▶ [Exercise goal] Set down exactly the lines from the one with "if empty is" to the one with "cad_parts[node].hide_render = cad_parts[node].hide_viewport", both included, and no line outside that range.
**** Available data ****
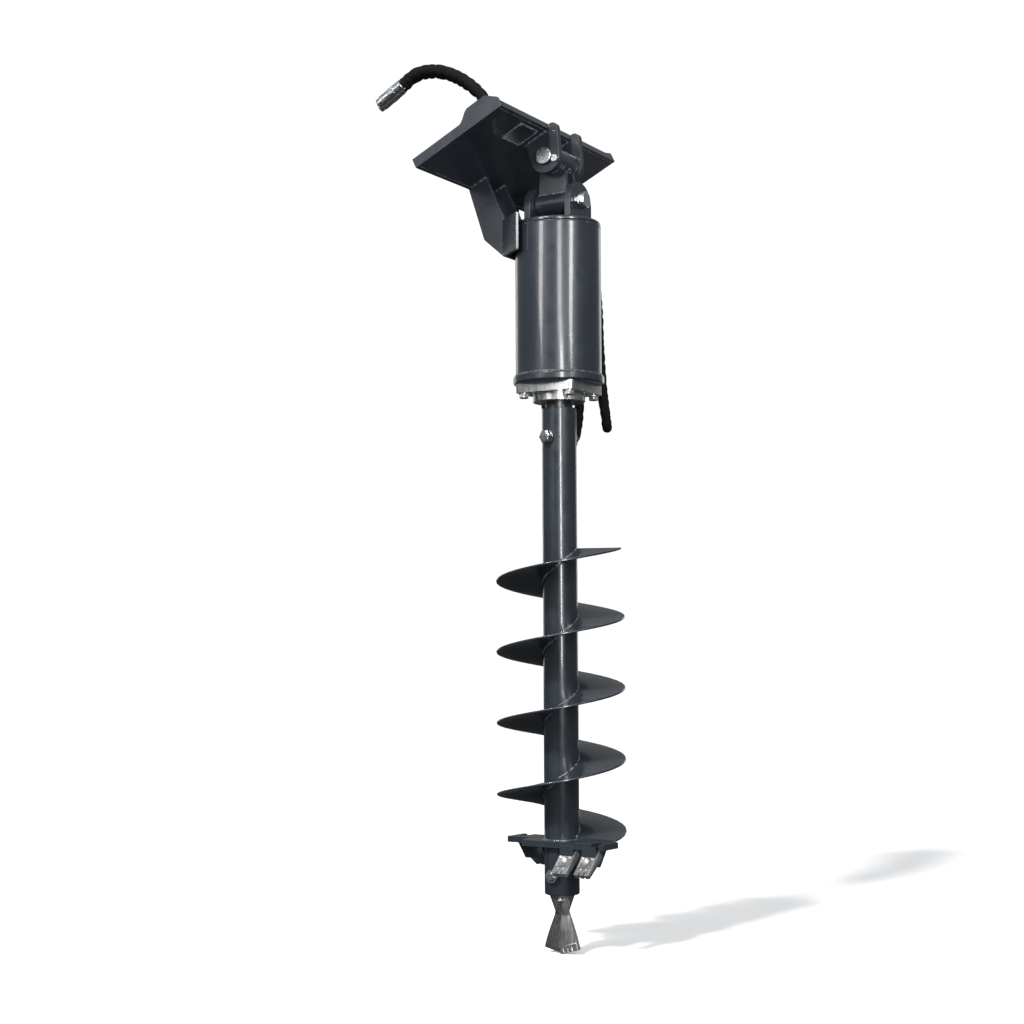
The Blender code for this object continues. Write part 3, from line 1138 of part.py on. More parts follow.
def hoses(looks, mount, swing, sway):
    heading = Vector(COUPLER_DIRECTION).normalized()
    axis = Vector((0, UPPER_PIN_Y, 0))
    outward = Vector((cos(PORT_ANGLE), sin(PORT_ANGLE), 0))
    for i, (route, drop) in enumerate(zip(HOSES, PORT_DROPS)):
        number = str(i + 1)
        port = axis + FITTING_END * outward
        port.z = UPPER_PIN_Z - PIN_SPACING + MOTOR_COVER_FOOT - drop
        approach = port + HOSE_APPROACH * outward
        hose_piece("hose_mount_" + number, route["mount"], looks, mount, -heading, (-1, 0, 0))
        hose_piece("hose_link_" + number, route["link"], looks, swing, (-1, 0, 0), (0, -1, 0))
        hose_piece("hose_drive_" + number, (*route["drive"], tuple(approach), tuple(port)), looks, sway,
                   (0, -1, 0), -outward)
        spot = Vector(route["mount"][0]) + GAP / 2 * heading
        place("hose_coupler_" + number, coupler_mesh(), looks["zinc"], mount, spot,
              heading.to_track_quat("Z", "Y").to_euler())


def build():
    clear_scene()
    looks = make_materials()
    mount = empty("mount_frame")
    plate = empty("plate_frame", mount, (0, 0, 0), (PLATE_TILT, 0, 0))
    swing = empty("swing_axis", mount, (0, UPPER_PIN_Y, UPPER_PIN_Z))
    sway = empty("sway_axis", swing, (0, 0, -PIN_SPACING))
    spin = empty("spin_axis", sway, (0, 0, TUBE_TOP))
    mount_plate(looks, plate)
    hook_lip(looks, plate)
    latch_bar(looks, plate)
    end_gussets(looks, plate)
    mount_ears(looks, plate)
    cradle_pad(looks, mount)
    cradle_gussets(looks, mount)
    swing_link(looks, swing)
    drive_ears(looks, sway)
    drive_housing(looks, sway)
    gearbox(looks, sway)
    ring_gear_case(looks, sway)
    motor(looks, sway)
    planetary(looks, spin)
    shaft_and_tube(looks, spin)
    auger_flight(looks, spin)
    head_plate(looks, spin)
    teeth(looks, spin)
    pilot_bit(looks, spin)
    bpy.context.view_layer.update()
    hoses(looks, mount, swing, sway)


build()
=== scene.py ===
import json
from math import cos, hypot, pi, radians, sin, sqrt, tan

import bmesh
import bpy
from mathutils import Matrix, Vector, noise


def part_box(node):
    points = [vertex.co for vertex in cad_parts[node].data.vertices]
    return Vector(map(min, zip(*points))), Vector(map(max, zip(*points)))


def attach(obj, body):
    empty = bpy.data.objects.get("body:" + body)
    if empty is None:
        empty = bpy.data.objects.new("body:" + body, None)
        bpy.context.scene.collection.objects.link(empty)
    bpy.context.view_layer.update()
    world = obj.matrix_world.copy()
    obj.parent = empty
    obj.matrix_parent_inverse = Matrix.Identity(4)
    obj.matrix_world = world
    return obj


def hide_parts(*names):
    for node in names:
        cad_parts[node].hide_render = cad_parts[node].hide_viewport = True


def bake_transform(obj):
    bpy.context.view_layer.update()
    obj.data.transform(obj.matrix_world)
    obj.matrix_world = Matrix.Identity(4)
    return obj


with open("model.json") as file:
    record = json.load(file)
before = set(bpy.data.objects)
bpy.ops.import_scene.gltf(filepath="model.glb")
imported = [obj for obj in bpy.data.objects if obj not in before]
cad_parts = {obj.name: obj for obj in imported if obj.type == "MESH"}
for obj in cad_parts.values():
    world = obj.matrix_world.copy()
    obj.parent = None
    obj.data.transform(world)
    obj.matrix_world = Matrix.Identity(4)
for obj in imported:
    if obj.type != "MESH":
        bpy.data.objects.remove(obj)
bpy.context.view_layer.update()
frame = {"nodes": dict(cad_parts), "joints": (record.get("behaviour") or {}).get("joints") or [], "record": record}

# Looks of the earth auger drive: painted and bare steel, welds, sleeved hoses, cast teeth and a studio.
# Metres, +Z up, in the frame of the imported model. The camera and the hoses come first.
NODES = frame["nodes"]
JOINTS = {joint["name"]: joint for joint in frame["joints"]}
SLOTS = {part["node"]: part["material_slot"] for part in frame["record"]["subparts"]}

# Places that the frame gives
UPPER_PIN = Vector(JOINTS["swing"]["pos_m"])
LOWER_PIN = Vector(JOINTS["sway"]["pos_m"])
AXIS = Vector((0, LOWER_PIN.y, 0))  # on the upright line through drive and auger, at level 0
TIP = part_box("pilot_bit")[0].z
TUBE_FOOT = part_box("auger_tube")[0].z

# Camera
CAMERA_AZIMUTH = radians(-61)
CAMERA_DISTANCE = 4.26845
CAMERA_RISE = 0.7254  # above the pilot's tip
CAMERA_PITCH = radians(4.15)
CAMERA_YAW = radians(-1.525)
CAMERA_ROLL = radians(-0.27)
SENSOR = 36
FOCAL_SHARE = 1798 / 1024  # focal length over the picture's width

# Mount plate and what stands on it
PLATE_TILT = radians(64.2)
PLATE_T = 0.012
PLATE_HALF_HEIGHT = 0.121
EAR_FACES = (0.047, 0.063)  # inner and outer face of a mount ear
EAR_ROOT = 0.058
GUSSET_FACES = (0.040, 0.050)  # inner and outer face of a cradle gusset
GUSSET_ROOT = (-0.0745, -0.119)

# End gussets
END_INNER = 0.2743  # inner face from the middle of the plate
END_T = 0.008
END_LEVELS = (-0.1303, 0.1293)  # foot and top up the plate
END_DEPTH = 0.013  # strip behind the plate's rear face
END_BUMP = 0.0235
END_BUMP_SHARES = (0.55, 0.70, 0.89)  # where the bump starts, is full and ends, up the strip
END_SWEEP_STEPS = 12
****
▶ [Written answer]
    if empty is None:
        empty = bpy.data.objects.new("body:" + body, None)
        bpy.context.scene.collection.objects.link(empty)
    bpy.context.view_layer.update()
    world = obj.matrix_world.copy()
    obj.parent = empty
    obj.matrix_parent_inverse = Matrix.Identity(4)
    obj.matrix_world = world
    return obj


def hide_parts(*names):
    for node in names:
        cad_parts[node].hide_render = cad_parts[node].hide_viewport = True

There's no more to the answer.